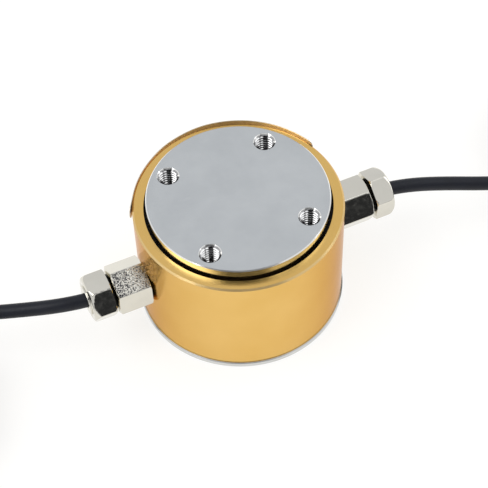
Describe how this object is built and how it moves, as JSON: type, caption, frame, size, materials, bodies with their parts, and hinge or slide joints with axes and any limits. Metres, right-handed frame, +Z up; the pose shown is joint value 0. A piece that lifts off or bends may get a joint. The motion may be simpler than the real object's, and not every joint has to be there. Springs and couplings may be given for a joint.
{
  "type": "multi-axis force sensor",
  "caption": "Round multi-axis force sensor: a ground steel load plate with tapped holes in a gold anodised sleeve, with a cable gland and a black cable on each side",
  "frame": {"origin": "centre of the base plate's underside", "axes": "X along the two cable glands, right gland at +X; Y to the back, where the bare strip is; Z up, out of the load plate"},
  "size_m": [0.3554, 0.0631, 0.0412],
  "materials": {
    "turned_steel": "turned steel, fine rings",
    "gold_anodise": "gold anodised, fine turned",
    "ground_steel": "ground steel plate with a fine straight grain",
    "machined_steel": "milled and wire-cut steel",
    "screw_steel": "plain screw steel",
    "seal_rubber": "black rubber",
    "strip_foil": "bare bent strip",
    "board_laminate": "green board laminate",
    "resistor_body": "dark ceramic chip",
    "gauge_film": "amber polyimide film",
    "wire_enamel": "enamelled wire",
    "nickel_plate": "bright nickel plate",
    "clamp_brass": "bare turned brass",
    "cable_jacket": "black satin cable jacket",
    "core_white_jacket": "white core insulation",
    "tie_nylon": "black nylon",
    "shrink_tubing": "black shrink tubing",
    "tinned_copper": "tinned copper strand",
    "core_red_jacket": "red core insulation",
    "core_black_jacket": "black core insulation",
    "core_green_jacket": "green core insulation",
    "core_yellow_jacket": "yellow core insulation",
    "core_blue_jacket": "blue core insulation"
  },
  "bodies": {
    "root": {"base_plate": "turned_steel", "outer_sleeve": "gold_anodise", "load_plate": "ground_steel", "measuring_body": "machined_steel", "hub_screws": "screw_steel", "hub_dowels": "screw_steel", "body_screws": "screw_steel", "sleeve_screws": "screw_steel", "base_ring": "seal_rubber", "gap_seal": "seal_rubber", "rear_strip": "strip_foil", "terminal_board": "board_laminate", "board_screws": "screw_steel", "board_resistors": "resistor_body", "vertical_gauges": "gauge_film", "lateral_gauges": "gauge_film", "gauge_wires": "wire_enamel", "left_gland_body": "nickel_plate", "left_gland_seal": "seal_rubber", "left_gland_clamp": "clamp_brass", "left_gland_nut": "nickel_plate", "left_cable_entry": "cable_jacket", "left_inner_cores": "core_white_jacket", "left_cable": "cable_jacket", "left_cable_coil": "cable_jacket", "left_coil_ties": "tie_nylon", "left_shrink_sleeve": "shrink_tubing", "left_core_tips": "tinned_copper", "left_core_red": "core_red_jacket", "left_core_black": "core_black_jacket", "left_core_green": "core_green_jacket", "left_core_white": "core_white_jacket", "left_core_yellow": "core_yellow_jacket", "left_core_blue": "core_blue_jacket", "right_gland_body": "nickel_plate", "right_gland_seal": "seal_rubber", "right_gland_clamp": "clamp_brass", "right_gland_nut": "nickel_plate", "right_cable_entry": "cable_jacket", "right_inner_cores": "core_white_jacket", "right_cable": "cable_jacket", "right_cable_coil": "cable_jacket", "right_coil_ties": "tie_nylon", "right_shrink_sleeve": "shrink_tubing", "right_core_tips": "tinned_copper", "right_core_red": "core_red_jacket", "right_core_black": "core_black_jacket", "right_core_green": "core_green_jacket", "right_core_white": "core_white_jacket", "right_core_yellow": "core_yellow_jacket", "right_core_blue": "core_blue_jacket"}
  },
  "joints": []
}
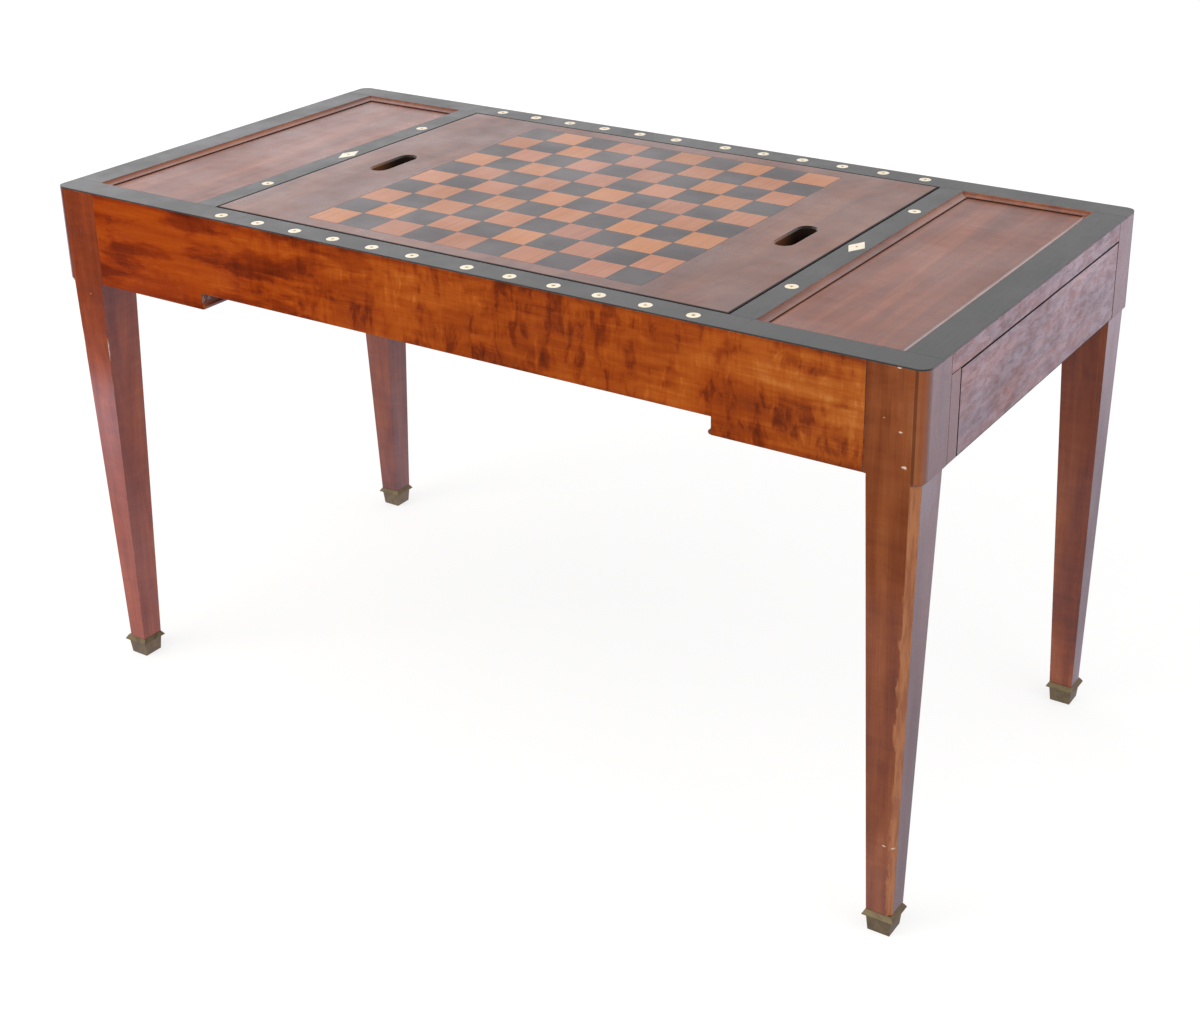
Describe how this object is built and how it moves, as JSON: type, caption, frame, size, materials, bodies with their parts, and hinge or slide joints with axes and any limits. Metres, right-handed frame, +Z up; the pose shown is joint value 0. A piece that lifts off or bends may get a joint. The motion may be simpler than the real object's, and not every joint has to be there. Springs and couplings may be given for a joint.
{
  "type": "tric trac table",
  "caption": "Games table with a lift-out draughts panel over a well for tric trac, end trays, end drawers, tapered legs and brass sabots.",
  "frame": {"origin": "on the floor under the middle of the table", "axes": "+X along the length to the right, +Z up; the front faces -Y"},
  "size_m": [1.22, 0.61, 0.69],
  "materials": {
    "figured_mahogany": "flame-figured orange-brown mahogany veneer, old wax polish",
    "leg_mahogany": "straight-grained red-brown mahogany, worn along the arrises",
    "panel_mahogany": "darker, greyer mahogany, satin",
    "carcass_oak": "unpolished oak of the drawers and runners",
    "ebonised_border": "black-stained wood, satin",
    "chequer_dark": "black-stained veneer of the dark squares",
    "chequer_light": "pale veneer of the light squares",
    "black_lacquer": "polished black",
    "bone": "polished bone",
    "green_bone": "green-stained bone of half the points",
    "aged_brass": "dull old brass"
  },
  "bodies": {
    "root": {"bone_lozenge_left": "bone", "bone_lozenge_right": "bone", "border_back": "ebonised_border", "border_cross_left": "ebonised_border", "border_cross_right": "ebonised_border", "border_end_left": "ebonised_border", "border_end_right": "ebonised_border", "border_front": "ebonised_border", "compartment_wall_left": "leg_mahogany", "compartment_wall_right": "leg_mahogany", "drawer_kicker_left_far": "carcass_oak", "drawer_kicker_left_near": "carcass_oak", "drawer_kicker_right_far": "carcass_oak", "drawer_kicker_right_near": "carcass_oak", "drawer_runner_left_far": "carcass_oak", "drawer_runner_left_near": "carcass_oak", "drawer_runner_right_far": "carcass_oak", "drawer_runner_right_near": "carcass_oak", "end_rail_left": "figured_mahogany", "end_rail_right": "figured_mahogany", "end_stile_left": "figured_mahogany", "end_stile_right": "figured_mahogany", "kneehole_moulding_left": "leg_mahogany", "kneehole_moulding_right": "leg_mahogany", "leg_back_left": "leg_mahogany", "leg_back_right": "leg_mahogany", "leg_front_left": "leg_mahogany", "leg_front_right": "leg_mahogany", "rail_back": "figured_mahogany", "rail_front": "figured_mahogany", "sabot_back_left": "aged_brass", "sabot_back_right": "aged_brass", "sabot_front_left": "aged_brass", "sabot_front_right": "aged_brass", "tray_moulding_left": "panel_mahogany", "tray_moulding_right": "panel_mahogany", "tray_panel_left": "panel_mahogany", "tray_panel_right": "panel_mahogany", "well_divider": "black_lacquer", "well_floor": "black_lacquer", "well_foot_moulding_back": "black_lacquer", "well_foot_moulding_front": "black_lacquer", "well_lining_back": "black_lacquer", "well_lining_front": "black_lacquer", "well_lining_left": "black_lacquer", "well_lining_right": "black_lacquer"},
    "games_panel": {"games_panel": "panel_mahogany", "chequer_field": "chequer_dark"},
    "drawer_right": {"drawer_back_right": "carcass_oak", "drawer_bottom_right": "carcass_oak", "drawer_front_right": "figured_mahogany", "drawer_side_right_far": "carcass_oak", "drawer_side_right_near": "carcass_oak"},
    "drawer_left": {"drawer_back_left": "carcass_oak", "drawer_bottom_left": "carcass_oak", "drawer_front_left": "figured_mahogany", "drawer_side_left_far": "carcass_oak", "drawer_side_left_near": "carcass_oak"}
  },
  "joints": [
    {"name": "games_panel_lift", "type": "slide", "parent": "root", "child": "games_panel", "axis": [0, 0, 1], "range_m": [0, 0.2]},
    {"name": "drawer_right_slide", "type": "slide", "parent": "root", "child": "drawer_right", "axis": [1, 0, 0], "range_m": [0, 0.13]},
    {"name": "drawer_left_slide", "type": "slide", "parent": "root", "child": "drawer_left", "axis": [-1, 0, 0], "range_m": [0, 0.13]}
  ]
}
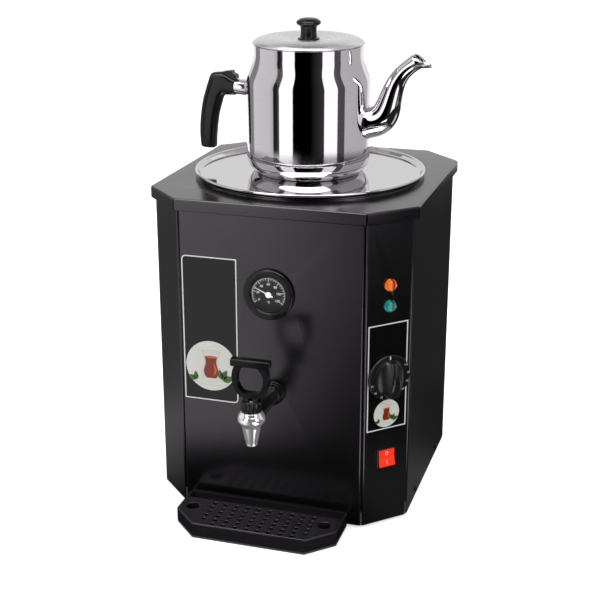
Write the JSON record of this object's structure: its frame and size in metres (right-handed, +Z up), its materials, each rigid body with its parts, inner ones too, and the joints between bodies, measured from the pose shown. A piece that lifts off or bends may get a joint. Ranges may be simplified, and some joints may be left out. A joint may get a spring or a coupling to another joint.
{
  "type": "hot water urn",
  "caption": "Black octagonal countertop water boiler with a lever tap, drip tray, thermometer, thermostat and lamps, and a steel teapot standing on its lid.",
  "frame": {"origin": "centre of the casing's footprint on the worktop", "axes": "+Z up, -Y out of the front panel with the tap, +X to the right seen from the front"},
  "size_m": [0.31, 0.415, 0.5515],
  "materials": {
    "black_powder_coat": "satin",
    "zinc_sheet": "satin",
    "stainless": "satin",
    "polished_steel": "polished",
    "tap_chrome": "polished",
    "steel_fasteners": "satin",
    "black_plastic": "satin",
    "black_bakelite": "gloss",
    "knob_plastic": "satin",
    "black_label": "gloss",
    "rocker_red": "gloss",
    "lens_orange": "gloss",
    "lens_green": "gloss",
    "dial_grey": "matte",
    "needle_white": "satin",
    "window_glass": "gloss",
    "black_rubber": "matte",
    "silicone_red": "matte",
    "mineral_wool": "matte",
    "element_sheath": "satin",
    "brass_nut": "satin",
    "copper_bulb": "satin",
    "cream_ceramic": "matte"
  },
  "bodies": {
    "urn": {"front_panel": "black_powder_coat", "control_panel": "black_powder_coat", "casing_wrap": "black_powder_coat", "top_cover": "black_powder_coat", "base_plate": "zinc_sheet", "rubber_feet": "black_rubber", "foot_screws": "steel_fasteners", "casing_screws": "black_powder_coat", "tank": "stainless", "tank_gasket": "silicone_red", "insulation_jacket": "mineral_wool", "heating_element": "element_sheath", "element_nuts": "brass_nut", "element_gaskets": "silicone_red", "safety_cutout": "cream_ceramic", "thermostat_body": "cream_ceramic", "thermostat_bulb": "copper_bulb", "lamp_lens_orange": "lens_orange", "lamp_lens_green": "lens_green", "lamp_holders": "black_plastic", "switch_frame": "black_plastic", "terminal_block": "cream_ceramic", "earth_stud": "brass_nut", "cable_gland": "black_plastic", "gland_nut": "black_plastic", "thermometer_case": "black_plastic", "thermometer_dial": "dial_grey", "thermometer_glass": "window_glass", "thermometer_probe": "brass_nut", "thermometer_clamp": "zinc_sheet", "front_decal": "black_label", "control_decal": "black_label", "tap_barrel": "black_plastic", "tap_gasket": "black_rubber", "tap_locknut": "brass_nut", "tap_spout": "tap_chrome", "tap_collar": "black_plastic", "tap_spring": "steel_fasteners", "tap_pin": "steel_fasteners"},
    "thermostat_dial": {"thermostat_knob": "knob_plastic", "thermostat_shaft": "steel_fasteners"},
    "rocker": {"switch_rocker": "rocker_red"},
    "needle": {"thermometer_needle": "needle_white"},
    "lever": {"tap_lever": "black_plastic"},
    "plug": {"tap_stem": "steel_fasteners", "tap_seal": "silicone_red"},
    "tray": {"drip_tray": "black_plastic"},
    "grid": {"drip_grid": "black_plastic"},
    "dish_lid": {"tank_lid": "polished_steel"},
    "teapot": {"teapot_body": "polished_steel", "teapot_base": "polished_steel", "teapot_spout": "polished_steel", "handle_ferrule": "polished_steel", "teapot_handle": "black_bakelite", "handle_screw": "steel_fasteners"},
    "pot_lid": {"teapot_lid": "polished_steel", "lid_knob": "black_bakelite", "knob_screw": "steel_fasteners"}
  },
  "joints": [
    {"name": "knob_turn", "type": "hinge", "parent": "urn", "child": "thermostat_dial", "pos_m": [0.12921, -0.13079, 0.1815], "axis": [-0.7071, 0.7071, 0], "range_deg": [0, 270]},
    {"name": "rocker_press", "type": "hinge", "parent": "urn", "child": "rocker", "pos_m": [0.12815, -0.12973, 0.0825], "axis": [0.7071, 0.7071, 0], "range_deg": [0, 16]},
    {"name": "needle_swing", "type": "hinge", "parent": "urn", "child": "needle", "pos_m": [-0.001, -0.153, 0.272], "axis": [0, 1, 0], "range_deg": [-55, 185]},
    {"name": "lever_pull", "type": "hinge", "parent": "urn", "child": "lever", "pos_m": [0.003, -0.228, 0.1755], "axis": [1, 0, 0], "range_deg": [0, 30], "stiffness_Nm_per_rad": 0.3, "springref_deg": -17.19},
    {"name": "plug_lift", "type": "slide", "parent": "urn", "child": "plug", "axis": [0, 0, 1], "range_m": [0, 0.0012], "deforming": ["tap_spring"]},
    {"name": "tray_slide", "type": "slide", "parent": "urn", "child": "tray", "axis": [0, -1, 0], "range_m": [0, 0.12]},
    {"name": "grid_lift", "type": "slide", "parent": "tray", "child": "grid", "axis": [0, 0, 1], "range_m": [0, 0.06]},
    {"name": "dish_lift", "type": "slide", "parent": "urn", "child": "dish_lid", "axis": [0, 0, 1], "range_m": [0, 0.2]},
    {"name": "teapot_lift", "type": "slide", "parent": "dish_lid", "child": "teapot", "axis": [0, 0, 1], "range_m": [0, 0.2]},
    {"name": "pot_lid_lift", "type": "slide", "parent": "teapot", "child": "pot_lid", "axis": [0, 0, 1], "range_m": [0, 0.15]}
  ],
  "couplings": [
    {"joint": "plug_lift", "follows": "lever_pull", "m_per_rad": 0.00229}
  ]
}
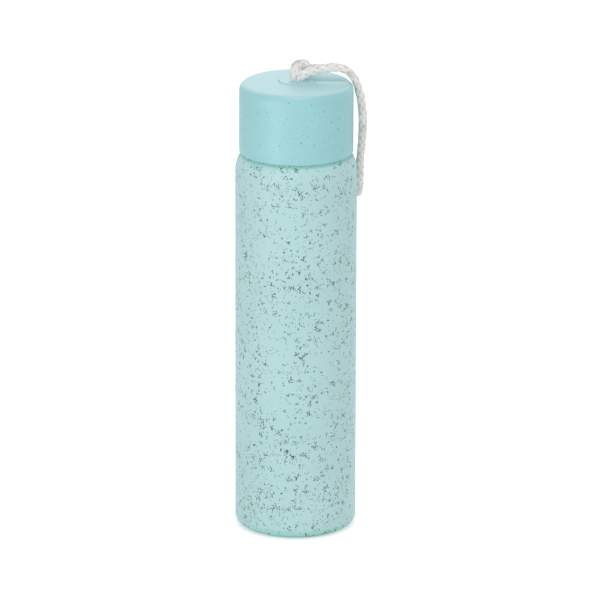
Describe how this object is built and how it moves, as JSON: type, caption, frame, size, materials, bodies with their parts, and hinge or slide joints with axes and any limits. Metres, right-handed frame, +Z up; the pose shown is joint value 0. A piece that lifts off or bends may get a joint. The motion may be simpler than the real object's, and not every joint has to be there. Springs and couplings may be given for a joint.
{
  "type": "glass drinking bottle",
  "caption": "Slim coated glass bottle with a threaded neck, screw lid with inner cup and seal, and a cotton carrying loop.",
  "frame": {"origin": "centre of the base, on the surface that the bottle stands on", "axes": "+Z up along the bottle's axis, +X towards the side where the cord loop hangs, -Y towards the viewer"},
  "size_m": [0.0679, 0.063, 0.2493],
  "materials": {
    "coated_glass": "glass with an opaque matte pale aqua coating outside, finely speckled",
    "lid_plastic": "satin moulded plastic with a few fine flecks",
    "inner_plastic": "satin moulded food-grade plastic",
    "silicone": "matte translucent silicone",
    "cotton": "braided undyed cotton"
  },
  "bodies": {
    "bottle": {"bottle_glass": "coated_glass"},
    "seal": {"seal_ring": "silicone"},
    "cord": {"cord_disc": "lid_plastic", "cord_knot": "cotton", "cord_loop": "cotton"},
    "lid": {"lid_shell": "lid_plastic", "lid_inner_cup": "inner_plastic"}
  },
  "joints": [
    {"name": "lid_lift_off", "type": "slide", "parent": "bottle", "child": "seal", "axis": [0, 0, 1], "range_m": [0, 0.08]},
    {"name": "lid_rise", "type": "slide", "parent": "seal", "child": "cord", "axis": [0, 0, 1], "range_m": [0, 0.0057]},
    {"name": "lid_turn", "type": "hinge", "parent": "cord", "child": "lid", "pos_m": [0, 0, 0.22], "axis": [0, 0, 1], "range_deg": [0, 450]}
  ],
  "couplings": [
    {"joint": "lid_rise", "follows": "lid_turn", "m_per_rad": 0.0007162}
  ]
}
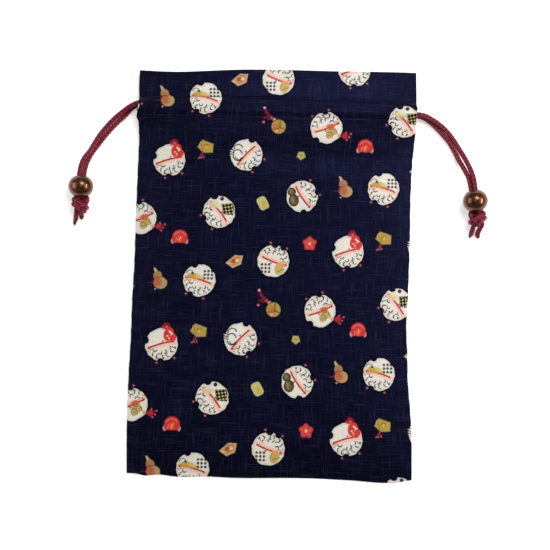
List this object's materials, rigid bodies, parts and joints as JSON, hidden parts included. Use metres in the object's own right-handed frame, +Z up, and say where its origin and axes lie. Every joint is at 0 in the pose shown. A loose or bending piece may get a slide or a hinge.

# JOB
Find the word "from" in the records and pull out each line that has it.

# SOLVED PROBLEM
Write the JSON record of this object's structure: its frame and size in metres (right-handed, +Z up), its materials, each rigid body with its parts, inner ones too, and the joints between bodies, measured from the pose shown. A piece that lifts off or bends may get a joint. Ranges may be simplified, and some joints may be left out. A joint may get a spring or a coupling to another joint.
  "frame": {"origin": "centre of the casing's footprint on the worktop", "axes": "+Z up, -Y out of the front panel with the tap, +X to the right seen from the front"},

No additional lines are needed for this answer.